Exercise prompt: Make an exact copy of the lines below.

Provided material:
--

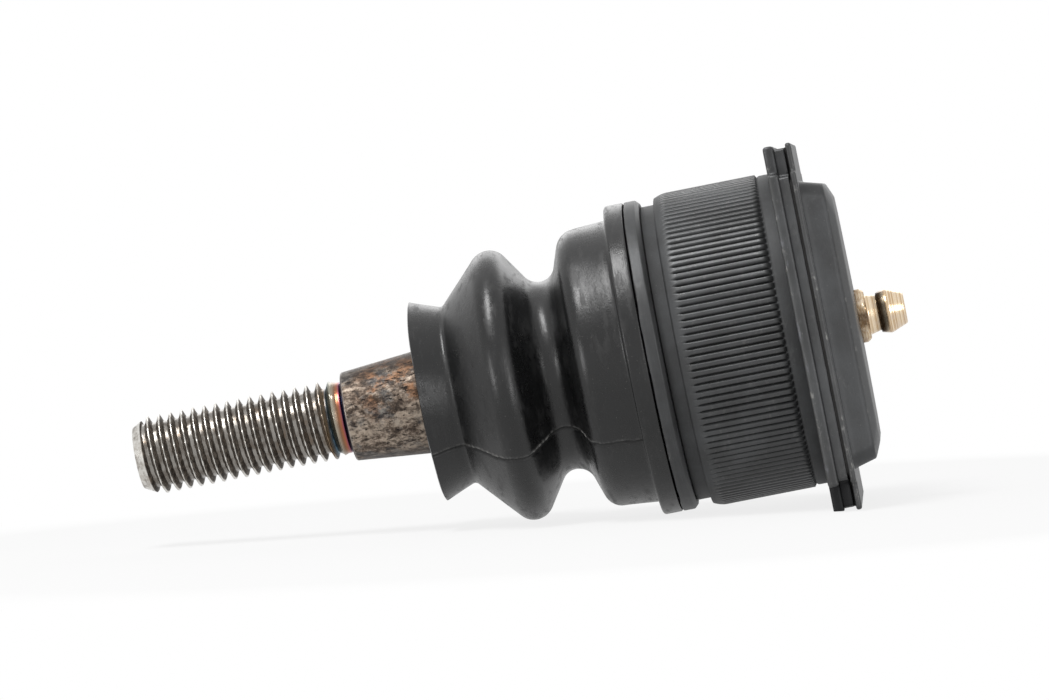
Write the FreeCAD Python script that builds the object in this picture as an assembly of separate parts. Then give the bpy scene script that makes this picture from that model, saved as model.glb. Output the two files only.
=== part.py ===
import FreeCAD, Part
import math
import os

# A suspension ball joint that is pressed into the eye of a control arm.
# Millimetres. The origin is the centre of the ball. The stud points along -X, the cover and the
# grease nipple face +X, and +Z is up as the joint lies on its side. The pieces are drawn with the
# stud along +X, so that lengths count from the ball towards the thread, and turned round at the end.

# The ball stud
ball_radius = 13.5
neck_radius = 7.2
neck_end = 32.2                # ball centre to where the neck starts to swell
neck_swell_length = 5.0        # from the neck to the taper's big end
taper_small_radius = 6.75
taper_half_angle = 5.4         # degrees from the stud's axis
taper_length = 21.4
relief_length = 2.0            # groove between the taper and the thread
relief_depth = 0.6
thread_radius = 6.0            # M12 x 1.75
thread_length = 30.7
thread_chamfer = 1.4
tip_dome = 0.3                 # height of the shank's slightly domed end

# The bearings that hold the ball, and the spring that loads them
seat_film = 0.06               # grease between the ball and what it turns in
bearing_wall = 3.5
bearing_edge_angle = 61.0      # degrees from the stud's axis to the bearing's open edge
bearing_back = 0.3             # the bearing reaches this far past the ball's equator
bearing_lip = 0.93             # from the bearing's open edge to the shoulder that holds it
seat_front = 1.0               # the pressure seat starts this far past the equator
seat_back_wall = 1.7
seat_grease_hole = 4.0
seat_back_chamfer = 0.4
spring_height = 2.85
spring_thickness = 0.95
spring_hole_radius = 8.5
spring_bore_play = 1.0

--

Answer to the task:
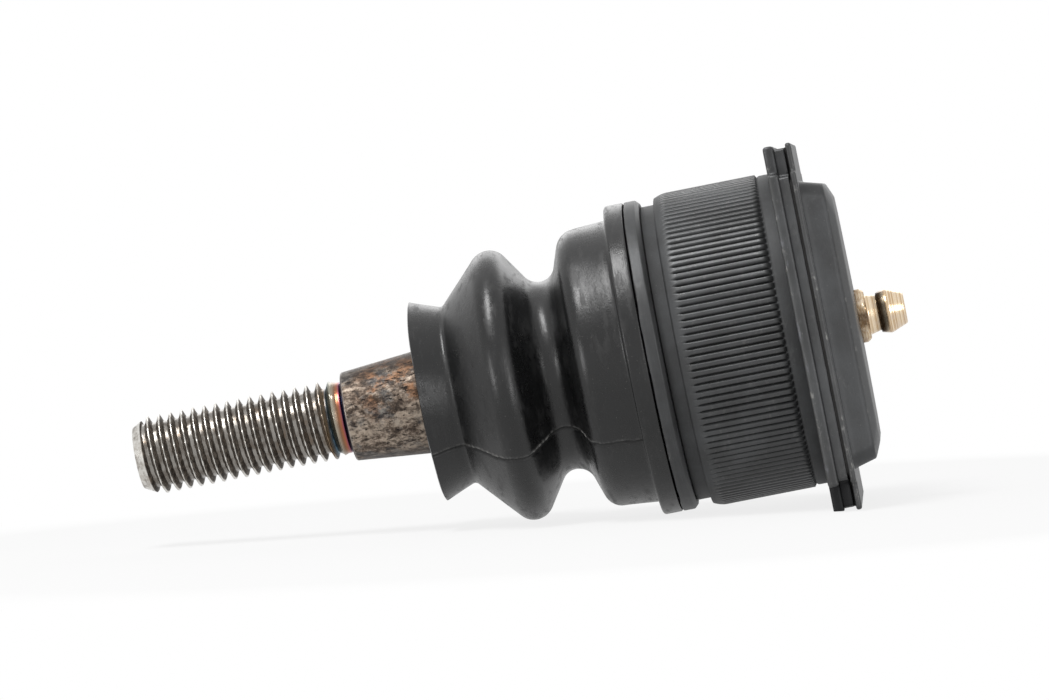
Write the FreeCAD Python script that builds the object in this picture as an assembly of separate parts. Then give the bpy scene script that makes this picture from that model, saved as model.glb. Output the two files only.
=== part.py ===
import FreeCAD, Part
import math
import os

# A suspension ball joint that is pressed into the eye of a control arm.
# Millimetres. The origin is the centre of the ball. The stud points along -X, the cover and the
# grease nipple face +X, and +Z is up as the joint lies on its side. The pieces are drawn with the
# stud along +X, so that lengths count from the ball towards the thread, and turned round at the end.

# The ball stud
ball_radius = 13.5
neck_radius = 7.2
neck_end = 32.2                # ball centre to where the neck starts to swell
neck_swell_length = 5.0        # from the neck to the taper's big end
taper_small_radius = 6.75
taper_half_angle = 5.4         # degrees from the stud's axis
taper_length = 21.4
relief_length = 2.0            # groove between the taper and the thread
relief_depth = 0.6
thread_radius = 6.0            # M12 x 1.75
thread_length = 30.7
thread_chamfer = 1.4
tip_dome = 0.3                 # height of the shank's slightly domed end

# The bearings that hold the ball, and the spring that loads them
seat_film = 0.06               # grease between the ball and what it turns in
bearing_wall = 3.5
bearing_edge_angle = 61.0      # degrees from the stud's axis to the bearing's open edge
bearing_back = 0.3             # the bearing reaches this far past the ball's equator
bearing_lip = 0.93             # from the bearing's open edge to the shoulder that holds it
seat_front = 1.0               # the pressure seat starts this far past the equator
seat_back_wall = 1.7
seat_grease_hole = 4.0
seat_back_chamfer = 0.4
spring_height = 2.85
spring_thickness = 0.95
spring_hole_radius = 8.5
spring_bore_play = 1.0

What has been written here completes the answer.